Patrol Deputy David Gilstrap was hit about 7:25 a.m. while standing in front of the school's Hog Mountain Road entrance, west of Watkinsville, authorities said. He was pronounced dead at 10:25 p.m. at St. Mary's Hospital in Athens after a period on life support, according to Oconee County Coroner John Simpson.
The Georgia State Patrol is investigating the collision.
The car's driver, a 62-year-old Watkinsville woman, has not been charged, pending the end of the investigation, said state patrol Lt. Paul Cosper.
Friends and colleagues gathered Thursday at the hospital in support of Gilstrap, 49, and his family - including his wife, Tammy, who is an executive assistant at the sheriff's office. The two were married this year.
Gilstrap joined the Oconee sheriff's office in 2005 after years as a deputy at the Clarke County Jail.
He reportedly was filling in as a school crossing guard this week.
Gilstrap was wearing a vest and using two cone flashlights while directing traffic, said sheriff's department Chief Deputy Gene Langston.
"He was there where he is every morning, where there's a deputy every morning," Langston said.
Several students saw the collision, and Oconee County School System employees provided counseling Thursday to any students or faculty members who needed it, said Mark Channell, executive director of the school system's student services office.
"We know all the Oconee County Sheriff's Office does for our school system," Channell said. "It's kind of hit home for all of us because we have such a close partnership with the sheriff's office."

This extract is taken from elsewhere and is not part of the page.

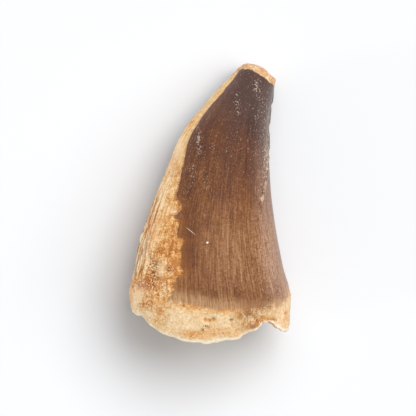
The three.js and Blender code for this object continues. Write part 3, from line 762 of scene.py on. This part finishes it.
coordinates = tree.nodes.new("ShaderNodeTexCoord")
place = stretched(coordinates.outputs["Object"], 1 / MM, 1 / MM, 1 / MM)
grain = read("grain", "Vector")
side_in, tip_in, neck_in, band_in = (read(name) for name in ("side", "tip", "neck", "band"))
crumbly, fibrous_in, specked_in, soot_in = (read(name) for name in ("crumbly", "fibrous", "specked", "soot"))
upper_face = fade(node("SeparateXYZ", {}, place).node.outputs["Z"], 4, 6)

# Noise of several sizes.
ragged = cloud(place, 1.3, 4)
grit = cloud(place, 2.3, 4, 0.7)
crumbs = cloud(place, 5, 3, 0.6)
mottle = cloud(place, 0.3, 4)
blotches = cloud(place, 0.9, 5, 0.62)

# The enamel's ragged edges.
enamel_side = fade(add(side_in, times(ragged, 0.08), times(crumbs, 0.05)), -0.12, 0.12)
enamel_tip = fade(add(tip_in, times(ragged, 0.14), times(crumbs, 0.08)), -0.12, 0.12)
enamel_neck = fade(add(read("foot"), times(blotches, 0.2), times(grit, 0.16)), -0.4, 0.3)
enamel = times(enamel_side, enamel_tip, enamel_neck)

# The enamel: striae that run lengthwise, over broad tones, and finer grain.
hair = cloud(stretched(grain, 5.6, 5.6, 0.3), 1, 2, 0.6)
striae = cloud(stretched(grain, 3.6, 3.6, 0.24), 1, 3, 0.65)
streaks = cloud(stretched(grain, 1.0, 1.0, 0.1), 1, 3, 0.6)
low_crown = fade(neck_in, 26, 8)
tone_in = add(
    read("tone"),
    times(hair, line(low_crown, 0.15, 0.06)),
    times(striae, line(low_crown, 0.14, 0.01)),
    times(streaks, line(low_crown, 0.13, -0.07)),
    times(mottle, line(low_crown, 0.1, -0.05)),
    times(grit, add(times(specked_in, 0.1), times(low_crown, -0.03), 0.19)),
    times(crumbs, add(times(specked_in, 0.2), times(low_crown, -0.06), 0.22)),
)
enamel_colour = scale_of(tone_in, ENAMEL_TONES)
# A paler, greyer sheen is painted on the rear edge, beyond the ridge.
painted_sheen = fade(add(read("painted_sheen"), times(blotches, 0.25), times(grit, 0.2), times(mottle, 0.2)), 0.2, 1.1)
painted_sheen = times(painted_sheen, fade(neck_in, 36, 22))
painted_sheen_colour = between(fade(add(hair, crumbs, grit), -1, 1), SHEEN_DARK, SHEEN_PALE)
enamel_colour = mix(times(painted_sheen, line(low_crown, 0.16, 0.27)), enamel_colour, painted_sheen_colour)
# Higher up, a greyer sheen is painted on it, and the grain is pale.
enamel_colour = tint(enamel_colour, UPPER_SHEEN, fade(neck_in, 25, 34), 0.35)
pale_grain = fade(add(crumbs, times(grit, 0.8), times(hair, 0.6)), 0.4, 1.9)
enamel_colour = tint(enamel_colour, PALE_GRAIN, pale_grain, without(low_crown), line(specked_in, 0.6, 0.2))
# It is rusty beside the bare dentine.
rusty = times(fade(side_in, 2.6, 0), fade(neck_in, 20, 12))
enamel_colour = tint(enamel_colour, RUSTY_EDGE, rusty, 0.4)
# White specks, flecks, a scratch, a nick and the chipped crest of the cutting ridge.
speckle = dots(2.6, 0.16, add(times(specked_in, 0.6), times(low_crown, -0.1), 0.09))
fleck_noise = cloud(stretched(place, 1, 0.6, 1), 4.2, 3, 0.6)
flecks = fade(add(fleck_noise, times(specked_in, 0.7), times(low_crown, -0.15)), 0.75, 1.15)
scratch = mark(-3.0, -4.5, direction=-38, long=1.9, wide=0.11)
nick = mark(-0.4, -6.3, direction=20, long=0.38, wide=0.3)
specks = larger(times(larger(speckle, flecks), 0.9), scratch)
enamel_colour = tint(enamel_colour, SPECK, specks, 0.85)
enamel_colour = tint(enamel_colour, NICK, nick, 0.9)
chipped = add(read("chips"), times(grit, 0.35), times(crumbs, 0.2), times(read("ridge"), -1.6))
chipped = fade(chipped, 0.1, 0.5)
enamel_colour = tint(enamel_colour, CHIPPED_RIDGE, chipped, fade(grit, -0.8, 0.6), 0.75)
# The dull band at its foot.
band_colour = between(fade(add(hair, times(grit, 0.4)), -0.8, 0.9), BAND_DARK, BAND_PALE)
band_colour = tint(band_colour, BAND_BROWN, read("brown"), 0.8)
band_share = fade(add(band_in, times(striae, 0.2), times(blotches, 0.15)), 1.3, 0.4)
enamel_colour = mix(band_share, enamel_colour, band_colour)

# The dentine and the root.
smooth_part = fade(neck_in, 17, 24)
fibre_lines = calc("SUBTRACT", fade(cloud(stretched(grain, 1.9, 1.9, 0.13), 1, 4, 0.6), -0.5, 0.5), 0.5)
# Stains, and painted light where the patches are below zero.
stain_and_painted_light = times(read("stain_and_painted_light"), line(blotches, 0.95, 0.36))
fine_grain = times(add(times(grit, 0.17), times(crumbs, 0.18)), line(smooth_part, 1.25, -0.45))
crumbly_grain = times(add(grit, crumbs), crumbly, 0.32)
patchy = times(blotches, line(smooth_part, 0.17, -0.11))
fibres = times(fibre_lines, fibrous_in)
dentine_shade = add(0.26, times(stain_and_painted_light, 0.4), patchy, fibres, fine_grain, crumbly_grain)
root_shade = add(0.24, times(stain_and_painted_light, 0.45), times(blotches, 0.08), fine_grain, crumbly_grain)
below_neck = fade(neck_in, 0.6, -0.6)
bare_colour = mix(below_neck, scale_of(dentine_shade, DENTINE_TONES), scale_of(root_shade, ROOT_TONES))
# Broad stains, chalky places with painted light among them, and the worn tip.
brown = times(read("brown"), fade(add(blotches, grit, times(crumbs, crumbly, 4)), -1.4, 0.8))
bare_colour = mix(times(brown, 0.85), bare_colour, between(below_neck, DENTINE_BROWN, ROOT_BROWN))
bare_colour = tint(bare_colour, PINK, read("pink"), 0.45)
worn_tip = times(fade(tip_in, 0.5, -0.5), fade(add(blotches, grit), -0.9, 0.5))
bare_colour = tint(bare_colour, WORN_TIP, worn_tip, 0.8)
# Chalky places, and painted light on the shaded front flank and the root's front lobe.
chalk_and_painted_light = times(read("chalk_and_painted_light"), fade(add(blotches, grit), -1.2, 0.8))
bare_colour = tint(bare_colour, CHALK_AND_PAINTED_LIGHT, chalk_and_painted_light, 0.75)
# Pores, painted shade in the hollows, mineral specks, and a pale line round the rim as a painted highlight.
bone_dots = dots(1.7, 0.13, line(smooth_part, 0.42, -0.4))
dark_places = larger(fade(add(read("pores"), times(grit, 0.3), times(crumbs, 0.2)), 0.4, 1.1), bone_dots)
bare_colour = tint(bare_colour, PORE, dark_places, 0.55)
# Painted shade: the hollows of the fine relief are darker and browner.
bare_colour = tint(bare_colour, HOLLOW_SHADE, read("hollow_shade"), 0.7)
soot = dots(3.1, 0.36, times(soot_in, 0.75))
glints = dots(3.9, 0.3, times(soot_in, 0.6))
bare_colour = tint(bare_colour, SOOT, soot, 0.95)
bare_colour = tint(bare_colour, GLINT, glints, 0.95)
# A painted highlight: a pale line along the rim's edge.
rim_highlight = times(fade(read("rim"), 0.6, 0.1), fade(add(ragged, grit), -1.4, 0.2))
bare_colour = tint(bare_colour, RIM_HIGHLIGHT, rim_highlight, 0.85)

tree.links.new(mix(enamel, bare_colour, enamel_colour), shader.inputs["Base Color"])

# Gloss and the finest relief.
not_enamel = without(enamel)
enamel_rough = add(0.3, times(striae, 0.05), times(specks, 0.2), times(band_share, 0.14), times(painted_sheen, 0.06))
bare_rough = add(0.88, times(crumbs, 0.06))
tree.links.new(add(times(enamel_rough, enamel), times(bare_rough, not_enamel)), shader.inputs["Roughness"])
enamel_height = add(
    times(striae, line(low_crown, 0.003, 0.01)),
    times(hair, 0.005),
    times(streaks, 0.01),
    times(specks, -0.03),
    times(chipped, -0.06),
    times(crumbs, 0.003),
)
bare_height = add(
    times(crumbs, 0.045),
    times(cloud(place, 14, 2), 0.012),
    times(grit, 0.05),
    times(fibres, 0.06),
    times(soot, -0.08),
    times(dark_places, -0.06),
)
fine_bump = tree.nodes.new("ShaderNodeBump")
fine_bump.inputs["Distance"].default_value = MM
tree.links.new(add(times(enamel_height, enamel), times(bare_height, not_enamel)), fine_bump.inputs["Height"])
tree.links.new(fine_bump.outputs[0], shader.inputs["Normal"])
shader.inputs["Specular IOR Level"].default_value = 0.35
mesh.materials.append(material)

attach(tooth, "root")
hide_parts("tooth")

# ---- The floor, the light and the camera ----
FLOOR_RADIUS, FLOOR_SIDES = 3.0, 96
FLOOR_COLOUR, FLOOR_ROUGHNESS = (0.776, 0.79, 0.81, 1), 0.9
# The surroundings are brightest at floor height: their strength there, and from a little above it upwards.
SKY_AT_FLOOR, SKY_ABOVE, SKY_FADE_HEIGHT = 1, 0.32, 0.12
# Broad, far lights: direction from the tooth, elevation and apparent width in degrees, and strength.
LIGHTS = {
    "key_light": (45, 59, 40, 2.05),
    "side_light": (0, 47, 40, 0.86),
    "back_light": (88, 59, 40, 0.56),
    "fill_light": (188, 3, 10, 1.42),
}
# The camera looks straight down: lens, sensor and place in millimetres, and the end of its view in metres.
LENS, SENSOR_WIDTH, FARTHEST_SEEN = 500, 36, 4
CAMERA_PLACE = (-0.3, -0.83, 934)

spokes = [2 * math.pi * i / FLOOR_SIDES for i in range(FLOOR_SIDES)]
corners = [(FLOOR_RADIUS * math.cos(a), FLOOR_RADIUS * math.sin(a), 0) for a in spokes]
floor_mesh = bpy.data.meshes.new("floor")
floor_mesh.from_pydata(corners, [], [range(FLOOR_SIDES)])
floor = bpy.data.objects.new("floor", floor_mesh)
bpy.context.scene.collection.objects.link(floor)
paper = bpy.data.materials.new("floor_paper")
paper.use_nodes = True
paper_shader = paper.node_tree.nodes["Principled BSDF"]
paper_shader.inputs["Base Color"].default_value = FLOOR_COLOUR
paper_shader.inputs["Roughness"].default_value = FLOOR_ROUGHNESS
paper_shader.inputs["Specular IOR Level"].default_value = 0
floor_mesh.materials.append(paper)

world = bpy.data.worlds.new("studio")
world.use_nodes = True
sky = world.node_tree
skyward = sky.nodes.new("ShaderNodeSeparateXYZ")
sky.links.new(sky.nodes.new("ShaderNodeTexCoord").outputs["Generated"], skyward.inputs[0])
brightness = sky.nodes.new("ShaderNodeMapRange")
sky.links.new(skyward.outputs["Z"], brightness.inputs["Value"])
brightness.inputs["From Min"].default_value = 0
brightness.inputs["From Max"].default_value = SKY_FADE_HEIGHT
brightness.inputs["To Min"].default_value = SKY_AT_FLOOR
brightness.inputs["To Max"].default_value = SKY_ABOVE
background = sky.nodes["Background"]
background.inputs["Color"].default_value = (1, 1, 1, 1)
sky.links.new(brightness.outputs[0], background.inputs["Strength"])
bpy.context.scene.world = world

for name, (azimuth, elevation, apparent_width, strength) in LIGHTS.items():
    lamp = bpy.data.lights.new(name, "SUN")
    lamp.angle, lamp.energy = math.radians(apparent_width), strength
    light = bpy.data.objects.new(name, lamp)
    light.rotation_euler = (math.radians(90 - elevation), 0, math.radians(azimuth + 90))
    # Their mirror images are kept off the enamel, as with a polariser.
    light.visible_glossy = False
    bpy.context.scene.collection.objects.link(light)

camera_data = bpy.data.cameras.new("camera")
camera_data.lens, camera_data.sensor_width, camera_data.clip_end = LENS, SENSOR_WIDTH, FARTHEST_SEEN
camera = bpy.data.objects.new("camera", camera_data)
camera.location = [v * MM for v in CAMERA_PLACE]
bpy.context.scene.collection.objects.link(camera)
bpy.context.scene.camera = camera
bpy.context.scene.view_settings.view_transform = "Standard"

bpy.context.view_layer.update()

School officials early this school year briefly tried a new school-day traffic pattern in the area of Butler's Crossing, where Oconee County Elementary School and Oconee County Middle School also are located.
They quickly returned to the old pattern, however, in which parents dropping students off at the three schools can enter from Hog Mountain Road and Mars Hill Road, said Oconee schools Superintendent John Jackson.
A deputy directs traffic every school day in the morning and afternoon at each intersection, and at the entrance to Oconee County High School, about a mile west on Hog Mountain Road, he said.
Thursday's collision had nothing to do with the traffic pattern, Jackson said.
The driver, who was heading away from Butler's Crossing, would have passed another crossing guard before reaching the primary school where Gilstrap was stationed, he said.
The driver is neither an Oconee County School System employee nor the parent of an Oconee student, Jackson said.
Jackson said that although he had heard Thursday of a possible close call recently involving the same driver and a different deputy, no similar collisions involving a crossing guard were reported to him officially.